Paula Robison is familiar to television viewers through profiles on CBS Sunday Morning, Christmas at the Kennedy Center and the Emmy Award-winning Live from Lincoln Center. In the winter of 2003, she helped celebrate the centenary of The Juilliard School as part of Public Television's American Masters documentary. Full-length features about her artistry and career have appeared in such diverse publications as The New York Times, People, Women Who Rock, Ovation and Musical America. Her many contributions to the city of Charleston, SC (including an ongoing project with the Charleston Symphony), have earned her an official Honorary Citizenship for Life. There is a dessert named after her at the Tric-Trac Café in Spoleto, Italy, called the "Coppa Paola."

Born Tennessee, Ms. Robison spent her childhood in California and began to play the flute in a school band at the age of eleven. From the age of nineteen she studied with Marcel Moyse and Julius Baker and when she was 20, Leonard Bernstein invited her to solo with the New York Philharmonic. A graduate of The Juilliard School, she gave her New York recital debut under the auspices of Young Concert Artists and the following year became the first American to win First Prize in flute at the Geneva International Competition.

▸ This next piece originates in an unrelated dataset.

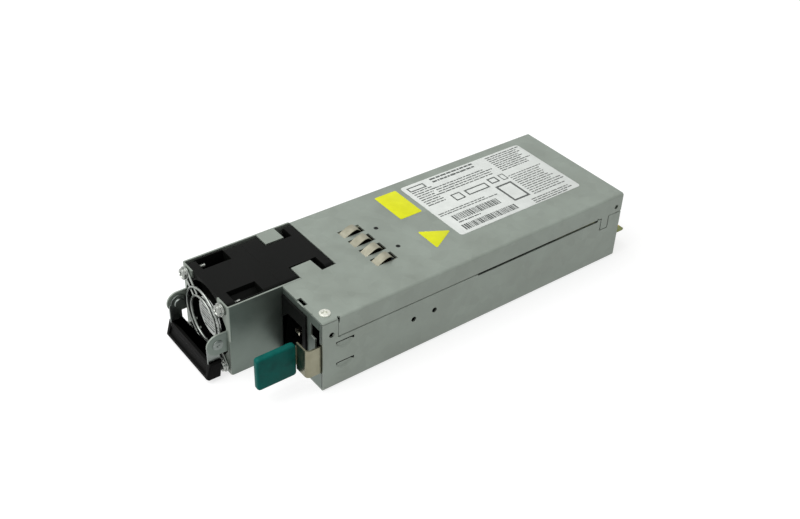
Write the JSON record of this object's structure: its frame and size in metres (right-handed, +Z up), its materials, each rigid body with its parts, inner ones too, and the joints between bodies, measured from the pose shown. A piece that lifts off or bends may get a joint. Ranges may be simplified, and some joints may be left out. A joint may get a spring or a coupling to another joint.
{
  "type": "hot swap server power supply",
  "caption": "Slim sheet-metal power supply module with fan cage, fold-down handle, side latch, recessed inlet and a card-edge output at the rear.",
  "frame": {"origin": "middle of the width, on the underside, in the plane of the inlet face", "axes": "+X across towards the latch side, +Y from the inlet end to the card edge, +Z up"},
  "size_m": [0.0734, 0.235, 0.041],
  "materials": {
    "case_steel": "galvanised sheet steel",
    "spring_steel": "stainless spring strip",
    "nickel_plate": "nickel plated",
    "guard_wire": "nickel plated wire",
    "bail_steel": "zinc plated strip",
    "grip_plastic": "moulded black",
    "tab_plastic": "moulded teal",
    "fan_plastic": "moulded black",
    "motor_steel": "laminated and ground steel",
    "inlet_plastic": "moulded black",
    "plated_brass": "tin plated",
    "laminate": "solder mask on glass laminate",
    "contact_gold": "gold plated",
    "copper": "tinned and bare copper",
    "ferrite": "sintered",
    "winding_tape": "polyester tape",
    "insulating_film": "translucent film",
    "capacitor_sleeve": "shrunk sleeve",
    "bare_aluminium": "mill finish",
    "epoxy": "transfer moulded",
    "film_box": "moulded box",
    "fuse_ceramic": "ceramic tube"
  },
  "bodies": {
    "case": {"board_screws": "nickel_plate", "board_standoffs": "plated_brass", "boost_choke": "copper", "bulk_capacitors": "capacitor_sleeve", "card_contacts": "contact_gold", "chassis_tray": "case_steel", "clip_rivets": "nickel_plate", "control_board": "laminate", "control_chips": "epoxy", "cover_screw": "nickel_plate", "fan_bearings": "motor_steel", "fan_screws": "nickel_plate", "film_capacitor": "film_box", "filter_board": "laminate", "filter_choke": "copper", "finger_guard": "guard_wire", "front_fan_frame": "fan_plastic", "front_fan_stator": "motor_steel", "grounding_clip": "spring_steel", "handle_rivets": "nickel_plate", "inlet_housing": "inlet_plastic", "inlet_pins": "plated_brass", "inlet_plate": "case_steel", "insulating_film": "insulating_film", "line_fuse": "fuse_ceramic", "main_board": "laminate", "output_busbars": "copper", "output_capacitors": "bare_aluminium", "output_card": "laminate", "power_transistors": "epoxy", "primary_heat_sink": "bare_aluminium", "rear_fan_frame": "fan_plastic", "rear_fan_stator": "motor_steel", "rear_panel": "case_steel", "rectifiers": "epoxy", "secondary_heat_sink": "bare_aluminium", "top_cover": "case_steel", "transformer_core": "ferrite", "transformer_winding": "winding_tape"},
    "handle": {"handle_bail": "bail_steel", "handle_grip": "grip_plastic"},
    "latch": {"latch_spring": "spring_steel", "latch_tab": "tab_plastic"},
    "front_rotor": {"front_impeller": "fan_plastic", "front_fan_magnet": "motor_steel", "front_fan_shaft": "motor_steel"},
    "rear_rotor": {"rear_impeller": "fan_plastic", "rear_fan_magnet": "motor_steel", "rear_fan_shaft": "motor_steel"}
  },
  "joints": [
    {"name": "handle_pivot", "type": "hinge", "parent": "case", "child": "handle", "pos_m": [-0.01613, -0.033, 0.0195], "axis": [-1, 0, 0], "range_deg": [0, 95]},
    {"name": "latch_flex", "type": "hinge", "parent": "case", "child": "latch", "pos_m": [0.03505, 0.0136, 0.018], "axis": [0, 0, 1], "range_deg": [-6, 0], "stiffness_Nm_per_rad": 0.2},
    {"name": "front_fan_spin", "type": "hinge", "parent": "case", "child": "front_rotor", "pos_m": [-0.01613, 0, 0.0198], "axis": [0, 1, 0], "continuous": true},
    {"name": "rear_fan_spin", "type": "hinge", "parent": "case", "child": "rear_rotor", "pos_m": [-0.01613, 0.02, 0.0198], "axis": [0, 1, 0], "continuous": true}
  ]
}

Paula Robison's teaching has taken her all over the world, including a recent
Franz Liszt residency in Budapest. In the fall of 2005, she rejoined the faculty of New England Conservatory as the first occupant of the newly endowed Donna Hieken Flute Chair and began a series of masterclasses at New York's Diller-Quaile School of Music, now entering its second season. She plays a Brannen-Cooper flute and is a member of Red Sox Nation.